A Last-Minute Christmas Song Gift for New Parents (That Actually Sees Them)
A nap-window keepsake plan for first-Christmas gifting: small details, real feelings, and a personal song that respects how tired they are.

New parents are the hardest people on your Christmas list. Not because they're picky, but because everyone has already sent a muslin, a wooden rattle, and a tiny reindeer onesie. The parents themselves? They're standing in the kitchen at 7pm in yesterday's jumper, holding a bottle and a phone, trying to remember if they ate lunch.
This guide is for the friend, sibling, grandparent, coworker, or partner who wants to give them something that actually lands. Not another thing to wash. Not another thing to assemble. A small, personal song built around their real first season as a family, made during a nap window, delivered quietly so it meets them where they are.
Short answer
Gather a handful of specific, tender details from the parents' first months — the 3am rocking chair, the nickname only they use, the way one of them hums when the baby fusses — and turn those into a short personalized song through Songilingy's guided flow. Preview the full song free, unlock it when it feels right, and deliver it after bedtime with no fanfare required. That's the whole gift. You can start the new-parent Christmas song whenever you have twenty quiet minutes.
Why new parents are weirdly hard to shop for
The baby gets everything. Grandparents buy outfits the baby will outgrow in three weeks. Aunts send books for ages 3+. Someone always sends a noisy plastic thing with a battery compartment that requires a tiny screwdriver. Meanwhile, the two adults who just had their entire life rearranged are quietly invisible in their own living room.
Pew Research has tracked this for years — most parents of young children describe the work as rewarding and also genuinely tiring and stressful at least some of the time.
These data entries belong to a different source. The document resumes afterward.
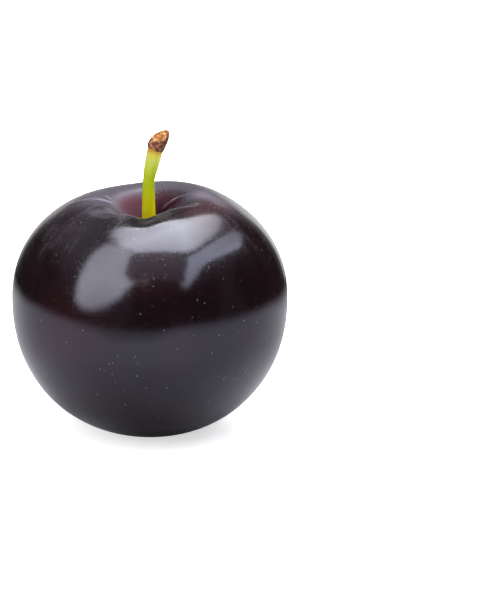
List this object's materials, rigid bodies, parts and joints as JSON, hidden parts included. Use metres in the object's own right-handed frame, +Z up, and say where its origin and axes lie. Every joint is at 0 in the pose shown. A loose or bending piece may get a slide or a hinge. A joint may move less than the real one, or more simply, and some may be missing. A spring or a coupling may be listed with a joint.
{
  "type": "plum",
  "caption": "Whole ripe black plum, round with a notched hollow round its stalk, a green stalk with a brown corky end, and a small flat spot to stand on.",
  "frame": {"origin": "on the surface that the plum stands on, below the middle of the fruit", "axes": "+Z up along the core, from the blossom end to the stalk; X across the cheeks; -Y towards the seam's notch in the hollow's crest"},
  "size_m": [0.0558, 0.0536, 0.0621],
  "materials": {
    "plum_skin": "gloss",
    "green_stalk": "satin",
    "cork_end": "matte"
  },
  "bodies": {
    "root": {"fruit": "plum_skin", "stalk": "green_stalk", "stalk_end": "cork_end"}
  },
  "joints": []
}
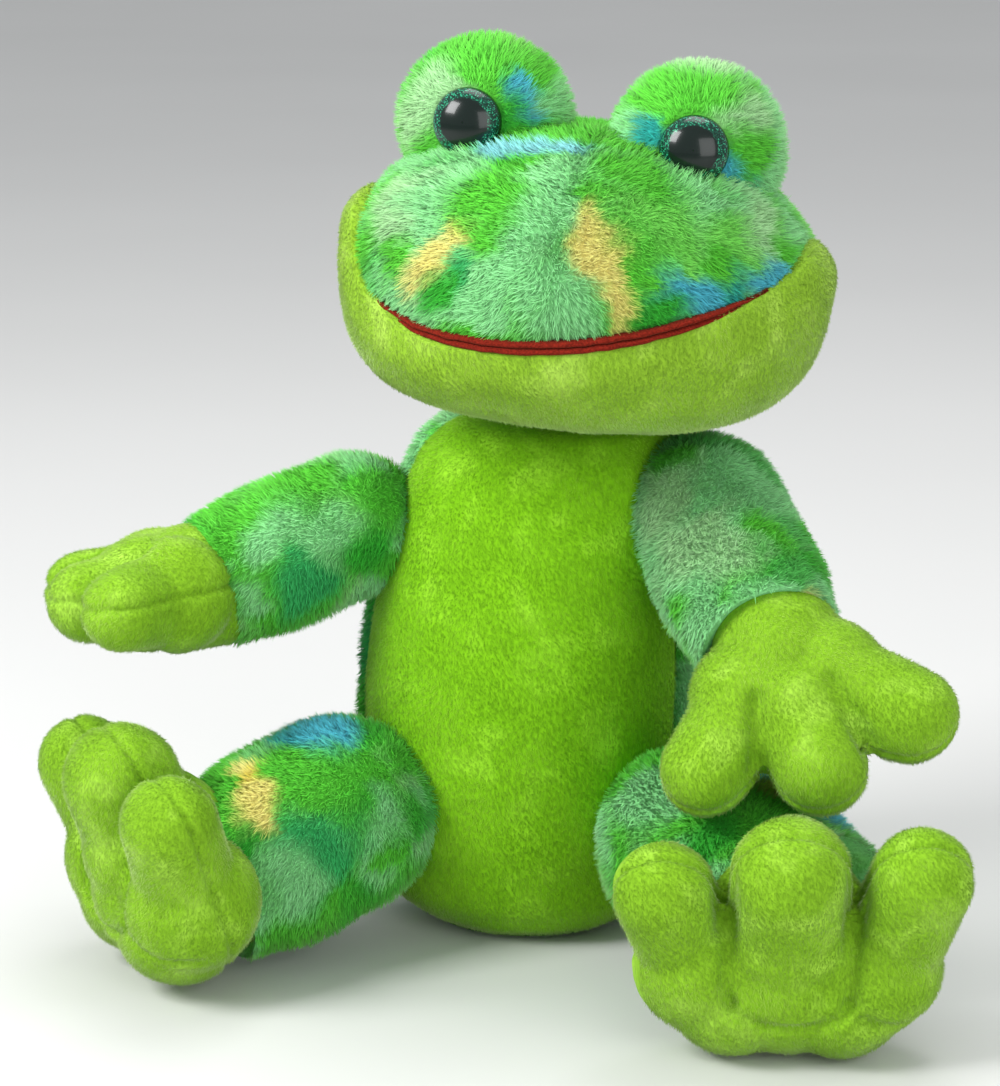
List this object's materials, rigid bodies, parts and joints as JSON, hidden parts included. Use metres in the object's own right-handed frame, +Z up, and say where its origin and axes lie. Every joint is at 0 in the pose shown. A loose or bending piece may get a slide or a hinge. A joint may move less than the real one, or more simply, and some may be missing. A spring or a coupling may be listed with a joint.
{
  "type": "hand puppet",
  "caption": "Plush frog hand puppet, sitting, with fur limbs and fleece belly, jaw and paws; a hand goes in at the back to move its mouth.",
  "frame": {"origin": "centre of the flat seat that the frog sits on", "axes": "+Z up, the frog faces -Y, +X is its left side"},
  "size_m": [0.3427, 0.2311, 0.3299],
  "materials": {
    "body_fur": "soft tie-dyed plush fur in greens, yellow and blue",
    "belly_fleece": "short-pile lime fleece",
    "jaw_fleece": "short-pile yellow-green fleece",
    "paw_fleece": "short-pile lime fleece",
    "lining": "plain woven lining",
    "mouth_felt": "dark red felt",
    "filling": "white polyester fibre",
    "pellet_cloth": "cloth bag of small plastic pellets",
    "board": "matte",
    "eye_glitter": "gloss",
    "eye_gloss": "gloss",
    "washer": "matte"
  },
  "bodies": {
    "torso": {"belly_panel": "belly_fleece", "back_panel": "body_fur", "seat_panel": "body_fur", "pellet_bag": "pellet_cloth", "belly_filling": "filling", "hand_sleeve": "lining", "opening_binding": "paw_fleece"},
    "collar": {"collar": "jaw_fleece"},
    "neck": {"neck_sleeve": "lining", "mouth_fold": "mouth_felt"},
    "head": {"head_top": "body_fur", "head_back": "body_fur", "head_filling": "filling", "upper_mouth_lining": "mouth_felt", "upper_mouth_board": "board", "finger_pocket": "lining", "eye_r_mound": "body_fur", "eye_r_filling": "filling", "eye_r_iris": "eye_glitter", "eye_r_dome": "eye_gloss", "eye_r_washer": "washer", "eye_l_mound": "body_fur", "eye_l_filling": "filling", "eye_l_iris": "eye_glitter", "eye_l_dome": "eye_gloss", "eye_l_washer": "washer"},
    "jaw": {"jaw_cover": "jaw_fleece", "jaw_filling": "filling", "lower_mouth_lining": "mouth_felt", "lower_mouth_board": "board", "thumb_pocket": "lining"},
    "arm_r": {"arm_r_cover": "body_fur", "arm_r_filling": "filling"},
    "hand_r": {"hand_r_cover": "paw_fleece", "hand_r_filling": "filling"},
    "arm_l": {"arm_l_cover": "body_fur", "arm_l_filling": "filling"},
    "hand_l": {"hand_l_cover": "paw_fleece", "hand_l_filling": "filling"},
    "leg_r": {"leg_r_cover": "body_fur", "leg_r_filling": "filling"},
    "foot_r": {"foot_r_cover": "paw_fleece", "foot_r_filling": "filling"},
    "leg_l": {"leg_l_cover": "body_fur", "leg_l_filling": "filling"},
    "foot_l": {"foot_l_cover": "paw_fleece", "foot_l_filling": "filling"}
  },
  "joints": [
    {"name": "head_turn", "type": "hinge", "parent": "torso", "child": "collar", "pos_m": [0.016, 0.014, 0.185], "axis": [0, 0, 1], "range_deg": [-20, 20]},
    {"name": "head_nod", "type": "hinge", "parent": "collar", "child": "neck", "pos_m": [0.016, 0.014, 0.1885], "axis": [-1, 0, 0], "range_deg": [-4, 12]},
    {"name": "upper_jaw_lift", "type": "hinge", "parent": "neck", "child": "head", "pos_m": [0.0245, -0.005, 0.2365], "axis": [-1, 0, 0], "range_deg": [0, 25]},
    {"name": "lower_jaw_drop", "type": "hinge", "parent": "neck", "child": "jaw", "pos_m": [0.0245, -0.005, 0.2365], "axis": [1, 0, 0], "range_deg": [0, 14]},
    {"name": "arm_r_swing", "type": "hinge", "parent": "torso", "child": "arm_r", "pos_m": [-0.068, -0.009, 0.149], "axis": [-0.6321, 0.7749, 0], "range_deg": [-8, 45]},
    {"name": "hand_r_flex", "type": "hinge", "parent": "arm_r", "child": "hand_r", "pos_m": [-0.106, -0.04, 0.1365], "axis": [-0.6321, 0.7749, 0], "range_deg": [-15, 15]},
    {"name": "arm_l_swing", "type": "hinge", "parent": "torso", "child": "arm_l", "pos_m": [0.0762, -0.014, 0.157], "axis": [-0.9251, -0.3796, 0], "range_deg": [-3, 34]},
    {"name": "hand_l_flex", "type": "hinge", "parent": "arm_l", "child": "hand_l", "pos_m": [0.1, -0.072, 0.131], "axis": [-0.9251, -0.3796, 0], "range_deg": [-8, 15]},
    {"name": "leg_r_swing", "type": "hinge", "parent": "torso", "child": "leg_r", "pos_m": [-0.0592, -0.0466, 0.0345], "axis": [-0.644, 0.765, 0], "range_deg": [-50, 4]},
    {"name": "foot_r_flex", "type": "hinge", "parent": "leg_r", "child": "foot_r", "pos_m": [-0.0965, -0.078, 0.035], "axis": [-0.644, 0.765, 0], "range_deg": [-15, 15]},
    {"name": "leg_l_swing", "type": "hinge", "parent": "torso", "child": "leg_l", "pos_m": [0.0592, -0.0478, 0.0345], "axis": [-0.763, -0.6464, 0], "range_deg": [-50, 3]},
    {"name": "foot_l_flex", "type": "hinge", "parent": "leg_l", "child": "foot_l", "pos_m": [0.1085, -0.106, 0.033], "axis": [-0.763, -0.6464, 0], "range_deg": [-15, 4]}
  ]
}
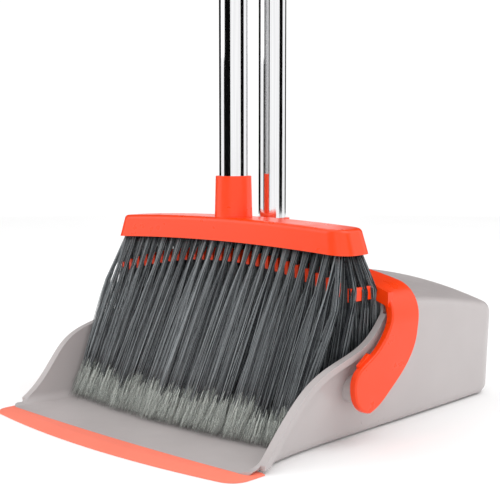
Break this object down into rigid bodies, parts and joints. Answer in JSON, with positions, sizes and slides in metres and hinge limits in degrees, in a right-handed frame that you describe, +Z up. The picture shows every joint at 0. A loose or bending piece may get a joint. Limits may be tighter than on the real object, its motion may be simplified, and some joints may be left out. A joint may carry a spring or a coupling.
{
  "type": "dustpan and broom set",
  "caption": "Upright open-mouthed bin dustpan on a swinging yoke handle, with a long broom clipped on whose bristles sit in the yoke's comb.",
  "frame": {"origin": "middle of the footprint, on the floor the pan stands on", "axes": "+Z up along the handles, -Y out of the mouth of the pan, +X to the right of someone facing along +Y"},
  "size_m": [0.3204, 0.394, 1.329],
  "materials": {
    "pan_grey": "satin moulded",
    "lip_salmon": "soft matt",
    "orange": "semi-gloss moulded",
    "block_dark": "moulded",
    "bristle": "glossy filament with pale flagged tips",
    "tube_steel": "polished stainless",
    "coupler_dark": "moulded",
    "grip_grey": "soft matt",
    "screw_steel": "zinc plated"
  },
  "bodies": {
    "dustpan": {"pan_shell": "pan_grey", "lip_strip": "lip_salmon"},
    "handle": {"yoke": "orange", "comb": "orange", "pivot_washers": "screw_steel", "pivot_screws": "screw_steel", "pan_tube_plug": "coupler_dark", "pan_tube_lower": "tube_steel", "pan_tube_coupler": "coupler_dark", "pan_tube_upper": "tube_steel", "pan_grip": "grip_grey", "pan_end_cap": "orange", "tube_clip": "orange", "clip_screw": "screw_steel"},
    "broom": {"head_cap": "orange", "tuft_block": "block_dark", "head_screws": "screw_steel", "bristles_front": "bristle", "bristles_mid_front": "bristle", "bristles_mid_rear": "bristle", "bristles_rear": "bristle", "broom_tube_plug": "coupler_dark", "broom_tube_lower": "tube_steel", "broom_coupler_lower": "coupler_dark", "broom_tube_middle": "tube_steel", "broom_coupler_upper": "coupler_dark", "broom_tube_upper": "tube_steel", "broom_grip": "grip_grey", "broom_end_cap": "orange"}
  },
  "joints": [
    {"name": "yoke_pivot", "type": "hinge", "parent": "dustpan", "child": "handle", "pos_m": [0, -0.043, 0.044], "axis": [1, 0, 0], "range_deg": [0, 78], "deforming": ["bristles_front", "bristles_mid_front", "bristles_mid_rear", "bristles_rear"]},
    {"name": "broom_lift", "type": "slide", "parent": "handle", "child": "broom", "axis": [0, 0, 1], "range_m": [0, 0.25]}
  ]
}
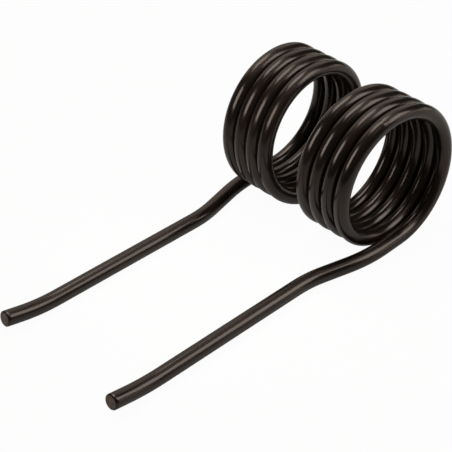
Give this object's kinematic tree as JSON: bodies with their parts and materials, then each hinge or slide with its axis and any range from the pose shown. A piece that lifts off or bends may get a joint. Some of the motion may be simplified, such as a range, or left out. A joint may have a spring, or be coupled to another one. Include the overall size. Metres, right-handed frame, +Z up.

Harvard Health describes the newborn period as one of the biggest adjustments adults ever go through. March of Dimes is blunt about it: the postpartum window is a recovery window, physically and emotionally, not just a baby-care window.
So the trick with a first-Christmas gift for new parents isn't to outdo the onesies. It's to see the parents as people again. The couple who used to argue about which Christmas movie was the real Christmas movie. The friend who once made you a playlist for a road trip. The sister who sang in her school choir. They're still in there, under the spit-up cloths.
Why a late gift can still feel thoughtful
There's a quiet myth that a Christmas gift has to arrive wrapped, on time, under a tree, or it doesn't count. New parents don't care. They care about being thought of. A gift that arrives on the 23rd, or the 27th, or quietly on January 4th when the chaos has thinned out, often hits harder than one that showed up in early December and got lost in the pile.
A personal song is especially forgiving here. It doesn't need shipping. It doesn't need a size. It doesn't need them to be home. It just needs you to have paid attention to their year.
If this is your first time thinking about a song as a gift, the personalized song gift guide walks through the general idea. This post stays focused on new parents at their first Christmas.
The nap-window detail sweep
Before you open anything, do a fifteen-minute detail sweep. Open your messages with the parents, your camera roll, and any group chat where they've been posting baby updates. You're not snooping — you're remembering.
Look for things like:
- The baby's full name, and the nickname only the parents use ("Bean," "Little Loaf," "Mr. Man")
- The first laugh, and what caused it (usually something stupid like the dog sneezing)
- The first Christmas outfit, even if it's just a red sleepsuit with a pom-pom
- The 3am rocking chair, the specific lamp they leave on, the bottle station on the counter
- Pram walks at a specific time — "the 4pm loop," "the park by the bakery"
- Sleepy kitchen lights, the kettle going on for the fourth time
- A family saying one of them grew up with that's already being passed down
- The song one parent already hums to settle the baby
- The way one parent calms the baby that the other parent can't quite replicate
- The first holiday card photo, even if it's slightly blurry
- The relatives who keep asking for updates (and the ones who don't, who they're quietly grateful for)
- The takeaway they ordered too many times in November
You don't need all of these. You need three or four that feel true. A song doesn't want a biography. It wants a few real things said clearly.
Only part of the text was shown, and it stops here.